2. Creating production versions of your Docker and Compose files.
3. Setting up a pipeline for CI/CD that deploys the application on a staging and production server.

Prerequisites

By now, you should have an application with Docker and Docker Compose files in a repository at gitlab.lnu.se.

Ensure you watch or follow along in Demo #6.

1. Setting up the infrastructure

The application will be deployed to a server in Open Stack with Docker (runtime) and Nginx (reversed proxy) installed.

You've already learned how to accomplish this in the course! Utilize the scripts and knowledge you've acquired to finish this step. The requirements for the infrastructure are provided below.
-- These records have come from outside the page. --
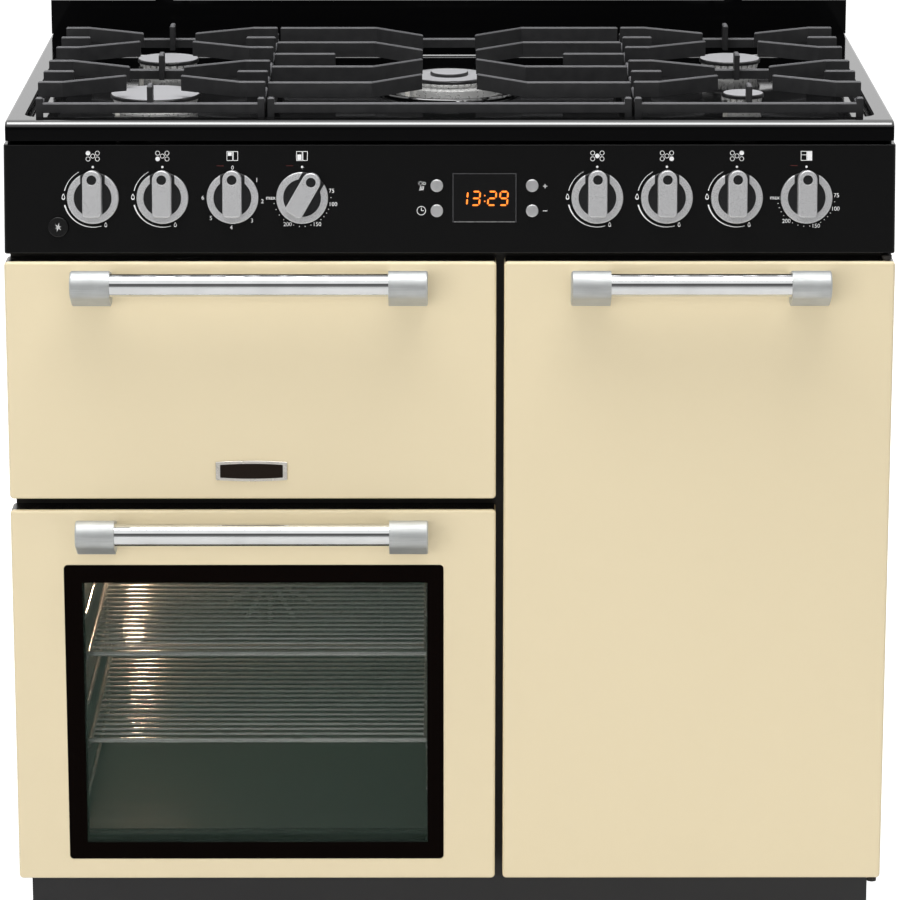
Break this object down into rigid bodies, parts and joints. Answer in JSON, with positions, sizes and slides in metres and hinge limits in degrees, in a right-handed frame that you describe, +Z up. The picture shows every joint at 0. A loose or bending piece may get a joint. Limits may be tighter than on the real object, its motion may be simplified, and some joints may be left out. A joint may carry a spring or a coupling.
{
  "type": "dual fuel range cooker",
  "caption": "Free-standing range cooker with a gas hob under a folding glass lid, a fascia of knobs, a grill, a glazed main oven and a tall side oven.",
  "frame": {"origin": "on the floor, under the middle of the cooker's box", "axes": "+Z up, -Y out of the front, +X to the right as one faces the front"},
  "size_m": [0.898, 0.6464, 1.494],
  "materials": {
    "casing_enamel": "satin black enamel",
    "zinc_sheet": "dull zinc-coated steel",
    "foot_plastic": "moulded nylon over a steel screw",
    "door_enamel": "gloss cream enamel",
    "inner_door_enamel": "dark vitreous enamel",
    "handle_chrome": "polished",
    "bracket_metal": "satin, cast",
    "door_glass": "lightly tinted heat-resistant glass",
    "seal_rubber": "soft seal",
    "liner_enamel": "speckled dark vitreous enamel",
    "plated_wire": "bright plated wire",
    "pan_enamel": "gloss black enamel",
    "element_sheath": "heat-dulled steel tube",
    "fan_metal": "pressed sheet",
    "motor_metal": "plain steel can",
    "hob_enamel": "gloss black enamel",
    "burner_aluminium": "satin cast aluminium",
    "burner_cap_enamel": "matt black enamel",
    "electrode_ceramic": "white glazed ceramic",
    "support_iron": "matt black enamelled",
    "lid_glass": "black-backed toughened glass",
    "hinge_steel": "plated steel",
    "fascia_enamel": "gloss black enamel",
    "window_black": "clear black display window",
    "housing_plastic": "moulded",
    "tap_brass": "machined",
    "pipe_metal": "drawn tube",
    "knob_metal": "satin plated grip and ring, black dish",
    "timer_button_metal": "satin plated",
    "spark_button_plastic": "black"
  },
  "bodies": {
    "cooker": {"outer_panels": "casing_enamel", "base_tray": "zinc_sheet", "levelling_feet": "foot_plastic", "plinth": "casing_enamel", "front_frame": "casing_enamel", "hob_top": "hob_enamel", "rear_upstand": "hob_enamel", "control_fascia": "fascia_enamel", "timer_window": "window_black", "burner_bodies": "burner_aluminium", "burner_caps": "burner_cap_enamel", "ignition_electrodes": "electrode_ceramic", "gas_taps": "tap_brass", "gas_rail": "pipe_metal", "burner_pipes": "pipe_metal", "control_housings": "housing_plastic", "main_oven_liner": "liner_enamel", "grill_liner": "liner_enamel", "tall_oven_liner": "liner_enamel", "wire_shelves": "plated_wire", "side_racks": "plated_wire", "grill_pan": "pan_enamel", "heating_elements": "element_sheath", "fan_covers": "liner_enamel", "fan_motors": "motor_metal", "door_seals": "seal_rubber", "terminal_block": "housing_plastic"},
    "lid": {"lid_glass": "lid_glass", "lid_hinges": "hinge_steel"},
    "grill_door": {"grill_door_panel": "door_enamel", "grill_door_inner": "inner_door_enamel", "grill_handle_bar": "handle_chrome", "grill_handle_brackets": "bracket_metal"},
    "oven_door": {"oven_door_panel": "door_enamel", "oven_door_glass": "door_glass", "oven_door_inner": "inner_door_enamel", "oven_handle_bar": "handle_chrome", "oven_handle_brackets": "bracket_metal"},
    "tall_door": {"tall_door_panel": "door_enamel", "tall_door_inner": "inner_door_enamel", "tall_handle_bar": "handle_chrome", "tall_handle_brackets": "bracket_metal"},
    "main_fan": {"main_oven_fan": "fan_metal"},
    "tall_fan": {"tall_oven_fan": "fan_metal"},
    "left_support": {"left_pan_support": "support_iron"},
    "centre_support": {"centre_pan_support": "support_iron"},
    "right_support": {"right_pan_support": "support_iron"},
    "rear_left_burner_knob": {"knob_rear_left_burner": "knob_metal"},
    "front_left_burner_knob": {"knob_front_left_burner": "knob_metal"},
    "grill_knob": {"knob_grill": "knob_metal"},
    "main_oven_knob": {"knob_main_oven": "knob_metal"},
    "wok_burner_knob": {"knob_wok_burner": "knob_metal"},
    "front_right_burner_knob": {"knob_front_right_burner": "knob_metal"},
    "rear_right_burner_knob": {"knob_rear_right_burner": "knob_metal"},
    "tall_oven_knob": {"knob_tall_oven": "knob_metal"},
    "timer_mode_button_body": {"timer_mode_button": "timer_button_metal"},
    "timer_clock_button_body": {"timer_clock_button": "timer_button_metal"},
    "timer_plus_button_body": {"timer_plus_button": "timer_button_metal"},
    "timer_minus_button_body": {"timer_minus_button": "timer_button_metal"},
    "spark_button_body": {"spark_button": "spark_button_plastic"}
  },
  "joints": [
    {"name": "lid_fold", "type": "hinge", "parent": "cooker", "child": "lid", "pos_m": [0, 0.31325, 0.949], "axis": [-1, 0, 0], "range_deg": [-90, 0]},
    {"name": "grill_door_drop", "type": "hinge", "parent": "cooker", "child": "grill_door", "pos_m": [-0.201, -0.26075, 0.528], "axis": [1, 0, 0], "range_deg": [0, 90]},
    {"name": "oven_door_drop", "type": "hinge", "parent": "cooker", "child": "oven_door", "pos_m": [-0.201, -0.26075, 0.118], "axis": [1, 0, 0], "range_deg": [0, 90]},
    {"name": "tall_door_swing", "type": "hinge", "parent": "cooker", "child": "tall_door", "pos_m": [0.441, -0.26875, 0.4315], "axis": [0, 0, 1], "range_deg": [0, 100]},
    {"name": "main_fan_spin", "type": "hinge", "parent": "cooker", "child": "main_fan", "pos_m": [-0.201, 0.16, 0.3125], "axis": [0, 1, 0], "continuous": true},
    {"name": "tall_fan_spin", "type": "hinge", "parent": "cooker", "child": "tall_fan", "pos_m": [0.252, 0.16, 0.44], "axis": [0, 1, 0], "continuous": true},
    {"name": "left_support_lift", "type": "slide", "parent": "cooker", "child": "left_support", "axis": [0, 0, 1], "range_m": [0, 0.04]},
    {"name": "centre_support_lift", "type": "slide", "parent": "cooker", "child": "centre_support", "axis": [0, 0, 1], "range_m": [0, 0.04]},
    {"name": "right_support_lift", "type": "slide", "parent": "cooker", "child": "right_support", "axis": [0, 0, 1], "range_m": [0, 0.04]},
    {"name": "rear_left_burner_knob_turn", "type": "hinge", "parent": "cooker", "child": "rear_left_burner_knob", "pos_m": [-0.359, -0.26153, 0.823], "axis": [0, -0.9894, 0.1452], "range_deg": [0, 210]},
    {"name": "front_left_burner_knob_turn", "type": "hinge", "parent": "cooker", "child": "front_left_burner_knob", "pos_m": [-0.289, -0.26153, 0.823], "axis": [0, -0.9894, 0.1452], "range_deg": [0, 210]},
    {"name": "grill_knob_turn", "type": "hinge", "parent": "cooker", "child": "grill_knob", "pos_m": [-0.2185, -0.26153, 0.823], "axis": [0, -0.9894, 0.1452], "range_deg": [-270, 0]},
    {"name": "main_oven_knob_turn", "type": "hinge", "parent": "cooker", "child": "main_oven_knob", "pos_m": [-0.1485, -0.26153, 0.823], "axis": [0, -0.9894, 0.1452], "range_deg": [-240, 30]},
    {"name": "wok_burner_knob_turn", "type": "hinge", "parent": "cooker", "child": "wok_burner_knob", "pos_m": [0.1485, -0.26153, 0.823], "axis": [0, -0.9894, 0.1452], "range_deg": [0, 210]},
    {"name": "front_right_burner_knob_turn", "type": "hinge", "parent": "cooker", "child": "front_right_burner_knob", "pos_m": [0.2185, -0.26153, 0.823], "axis": [0, -0.9894, 0.1452], "range_deg": [0, 210]},
    {"name": "rear_right_burner_knob_turn", "type": "hinge", "parent": "cooker", "child": "rear_right_burner_knob", "pos_m": [0.289, -0.26153, 0.823], "axis": [0, -0.9894, 0.1452], "range_deg": [0, 210]},
    {"name": "tall_oven_knob_turn", "type": "hinge", "parent": "cooker", "child": "tall_oven_knob", "pos_m": [0.359, -0.26153, 0.823], "axis": [0, -0.9894, 0.1452], "range_deg": [-270, 0]},
    {"name": "timer_mode_button_press", "type": "slide", "parent": "cooker", "child": "timer_mode_button_body", "axis": [0, 0.9894, -0.1452], "range_m": [0, 0.0025], "stiffness_N_per_m": 400},
    {"name": "timer_clock_button_press", "type": "slide", "parent": "cooker", "child": "timer_clock_button_body", "axis": [0, 0.9894, -0.1452], "range_m": [0, 0.0025], "stiffness_N_per_m": 400},
    {"name": "timer_plus_button_press", "type": "slide", "parent": "cooker", "child": "timer_plus_button_body", "axis": [0, 0.9894, -0.1452], "range_m": [0, 0.0025], "stiffness_N_per_m": 400},
    {"name": "timer_minus_button_press", "type": "slide", "parent": "cooker", "child": "timer_minus_button_body", "axis": [0, 0.9894, -0.1452], "range_m": [0, 0.0025], "stiffness_N_per_m": 400},
    {"name": "spark_button_press", "type": "slide", "parent": "cooker", "child": "spark_button_body", "axis": [0, 0.9894, -0.1452], "range_m": [0, 0.0025], "stiffness_N_per_m": 400}
  ]
}
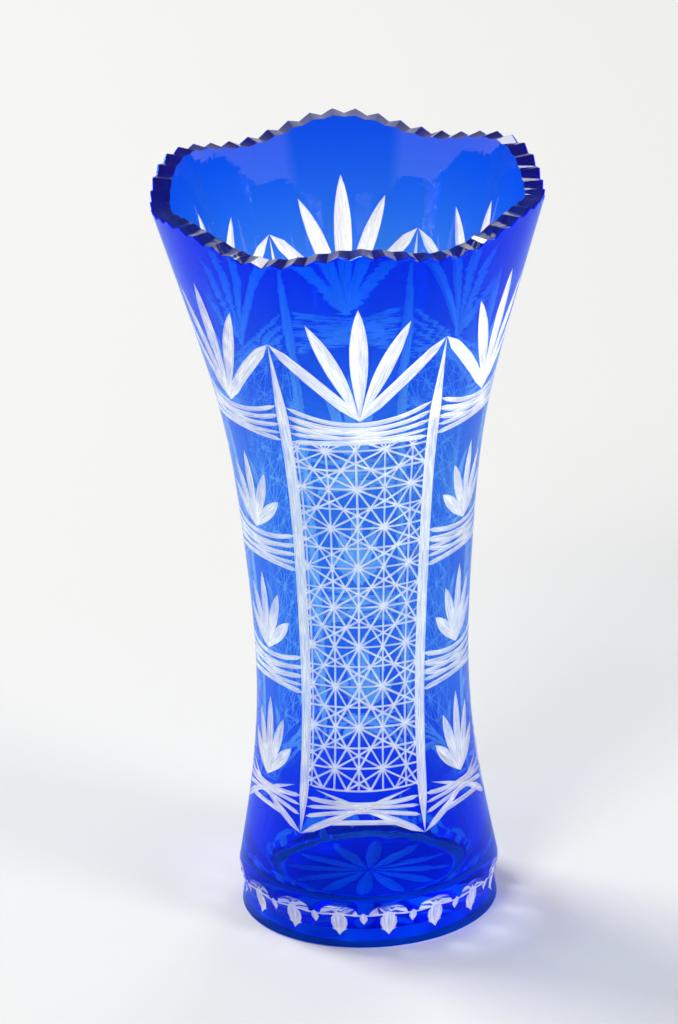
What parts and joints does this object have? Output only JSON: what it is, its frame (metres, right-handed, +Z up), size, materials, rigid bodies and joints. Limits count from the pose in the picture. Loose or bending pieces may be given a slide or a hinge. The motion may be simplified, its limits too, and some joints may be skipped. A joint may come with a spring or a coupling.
{
  "type": "cut crystal vase",
  "caption": "Tall flared vase of clear crystal cased in cobalt blue, cut through in stars, fans, swags and upright columns, with a toothed scalloped rim.",
  "frame": {"origin": "centre of the foot on the surface it stands on", "axes": "+Z up along the vase's axis, a star-cut panel faces -Y"},
  "size_m": [0.1502, 0.154, 0.3],
  "materials": {
    "clear_crystal": "polished lead crystal, clear",
    "cobalt_casing": "polished cobalt blue casing"
  },
  "bodies": {
    "root": {"crystal_body": "clear_crystal", "blue_collar": "cobalt_casing", "blue_corner_chips_1": "cobalt_casing", "blue_corner_chips_2": "cobalt_casing", "blue_corner_chips_3": "cobalt_casing", "blue_corner_chips_4": "cobalt_casing", "blue_corner_chips_5": "cobalt_casing", "blue_corner_chips_6": "cobalt_casing", "blue_star_panel_1": "cobalt_casing", "blue_star_panel_2": "cobalt_casing", "blue_star_panel_3": "cobalt_casing", "blue_fan_field_1_1": "cobalt_casing", "blue_fan_field_1_2": "cobalt_casing", "blue_fan_field_1_3": "cobalt_casing", "blue_fan_field_2_1": "cobalt_casing", "blue_fan_field_2_2": "cobalt_casing", "blue_fan_field_2_3": "cobalt_casing", "blue_fan_field_3_1": "cobalt_casing", "blue_fan_field_3_2": "cobalt_casing", "blue_fan_field_3_3": "cobalt_casing", "blue_foot": "cobalt_casing", "blue_base_sectors": "cobalt_casing"}
  },
  "joints": []
}
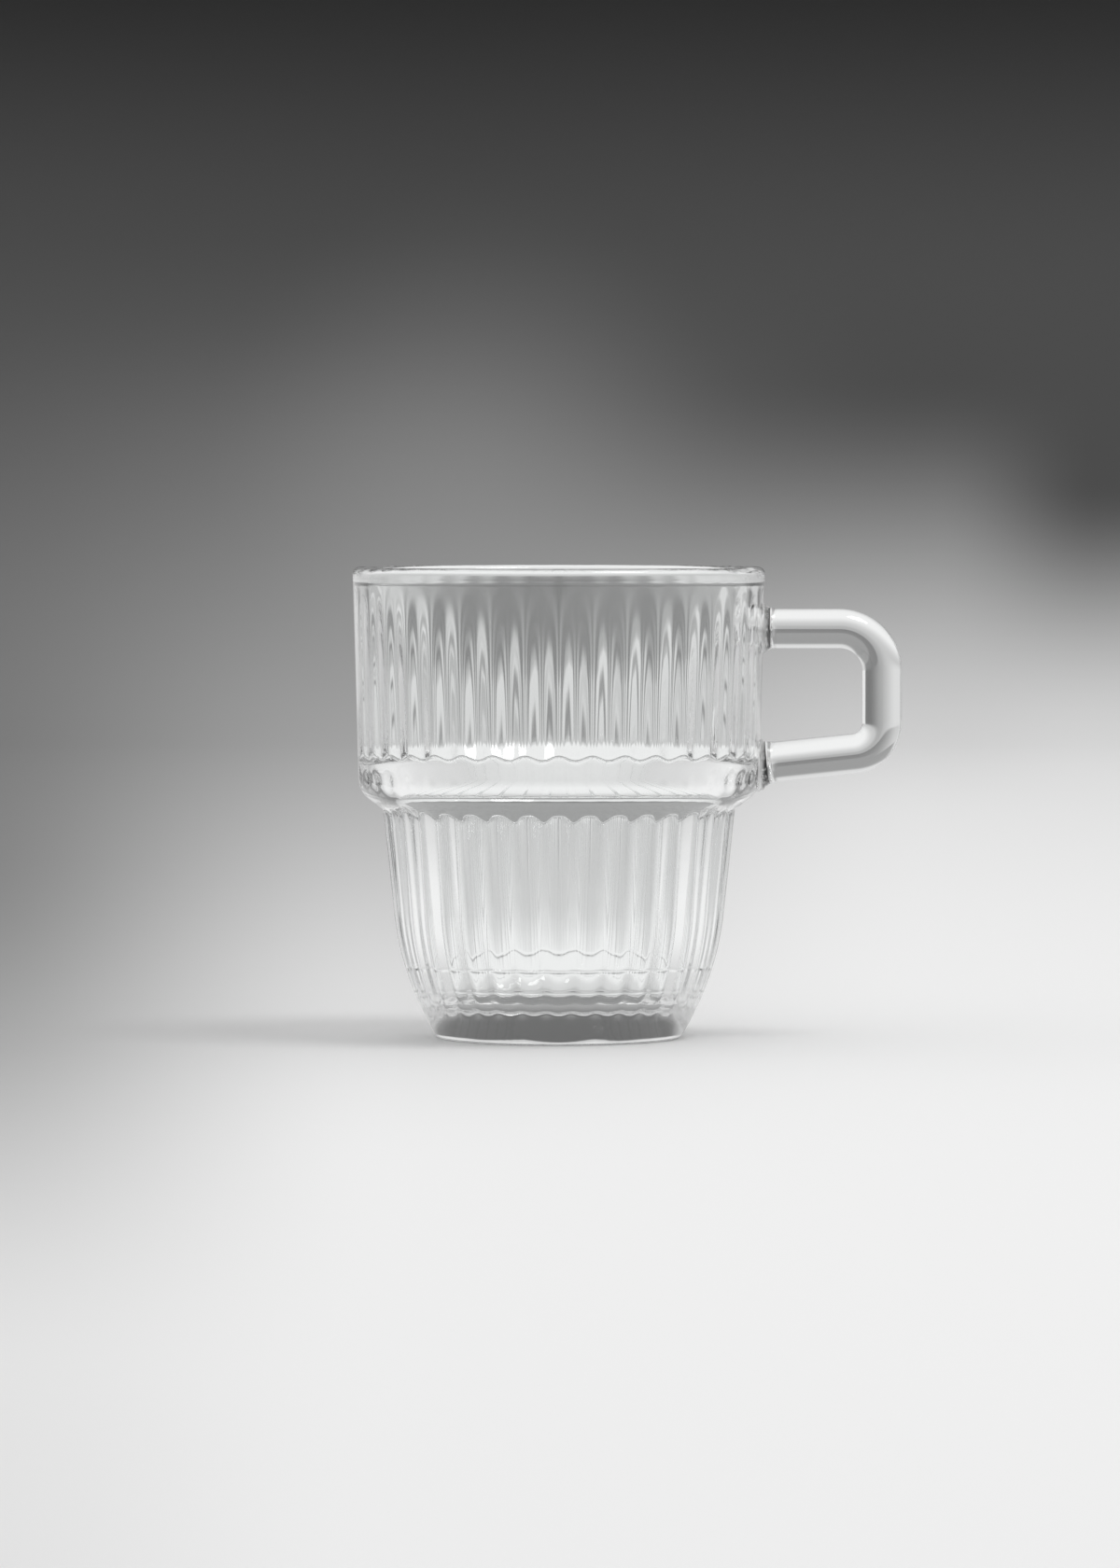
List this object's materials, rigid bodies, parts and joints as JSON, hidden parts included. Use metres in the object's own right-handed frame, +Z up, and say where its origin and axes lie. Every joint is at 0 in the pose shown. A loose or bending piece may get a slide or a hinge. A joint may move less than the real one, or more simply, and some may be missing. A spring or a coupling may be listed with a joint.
{
  "type": "stackable glass coffee mug",
  "caption": "Small stackable pressed-glass mug with an inner-ribbed straight wall, a reeded tapering base and a bent glass-rod handle welded to one side.",
  "frame": {"origin": "centre of the flat base, on the surface that the mug stands on, on the axis of the round body", "axes": "+Z up along the body's axis, +X through the middle of the handle, +Y to the side"},
  "size_m": [0.0972, 0.073, 0.0833],
  "materials": {
    "clear_glass": "fire-polished clear glass"
  },
  "bodies": {
    "root": {"glass_body": "clear_glass", "handle": "clear_glass"}
  },
  "joints": []
}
We strongly recommend you to work with this for your self. However, we have prepared an infrastructure project that you are allowed to use if you want to. Note! Make sure to understand the project if you are using it. (This project is using cloud-init instead of Ansible.)

1.1 Requirements

The code for creating the infrastructure will be version controlled in a separate project called "infra" or "infrastructure".

1.1.1 Infrastructure

We need an infrastructure with the following:

• Router
• Network
• Security groups for
  • SSH: 22
  • HTTP: 80
  • HTTPS: 443
• 2 instances
  • staging
  • production

1.1.2 Provisioning

• System

  • Ubuntu 20.04
  • Patched and updated

• NGINX

  • Listen and forward traffic from :80 to :443
  • Listen on :443
  • SSL Certificate, Self-Signed or using a provider like letsencrypt

• Docker

  • Installed and running
  • ubuntu user in docker group

Confirm the infrastructure

Hopefully, if all is well, you should have the two provisioned servers up and running. Confirm by visiting :443 in the browser. They should return a bad gateway since the applications are not started.

Troubleshooting

• Check the status in CSCloud.

• SSH into the machines and look at logs.

  • What is the NGINX status?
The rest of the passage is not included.